Following this, we made our way up to Thyangboche, through tea shops and with more stunning views over the Dudh Kosi river, this time getting our first glimpse of Everest in the distance.  Here we got to watch the Buddhism monks chant in a newly rebuilt monastery before a giant statue of the Buddha, which was a truly incredible experience.  After this surreal opportunity, we trekked to Dingboche (at 4,410 metres), during which I accomplished my lifelong goal of a selfie with a yak, and stargazed at the remarkably clear night sky.

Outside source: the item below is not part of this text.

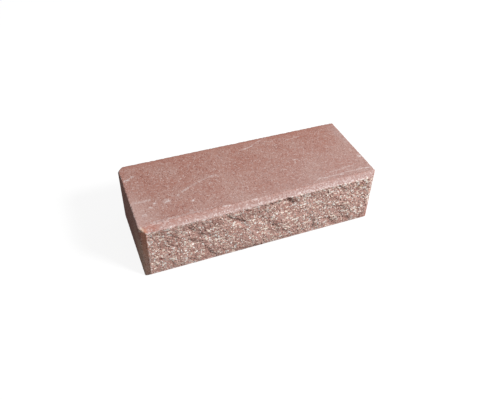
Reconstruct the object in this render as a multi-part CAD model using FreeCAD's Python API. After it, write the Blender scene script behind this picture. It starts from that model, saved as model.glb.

The next couple of days involved stays at a tea house at Lobuche (with allegedly the world’s highest bakery), followed by Gorak Shep (the 1953 expedition’s base camp location).  From Gorak Shep, at 5,200 metres and dizzy from some cheeky altitude sickness, we trekked towards the apex of our adventure: Everest Base Camp.  It was a tough trek, but absolutely worth it to stand at the foot of the world’s tallest mountain, surrounded by snow-capped peaks and new friends.  Nonetheless, the trip wasn’t over, as we awoke at Gorap Shep at 3am the following morning to climb Kala Pattar, a small peak meaning ‘black rock’.  This was by far the most physically demanding part of the trek, with a consistent boulder-laden incline, but again well worth it to watch the sun rise over Everest and the Khumbu glacier.  


Making our way back towards Kathmandu, I realised how lucky I was to have experienced this all.  The Himalayas are stunning, and I cannot recommend the trip enough.  It was absolutely the trek of a lifetime!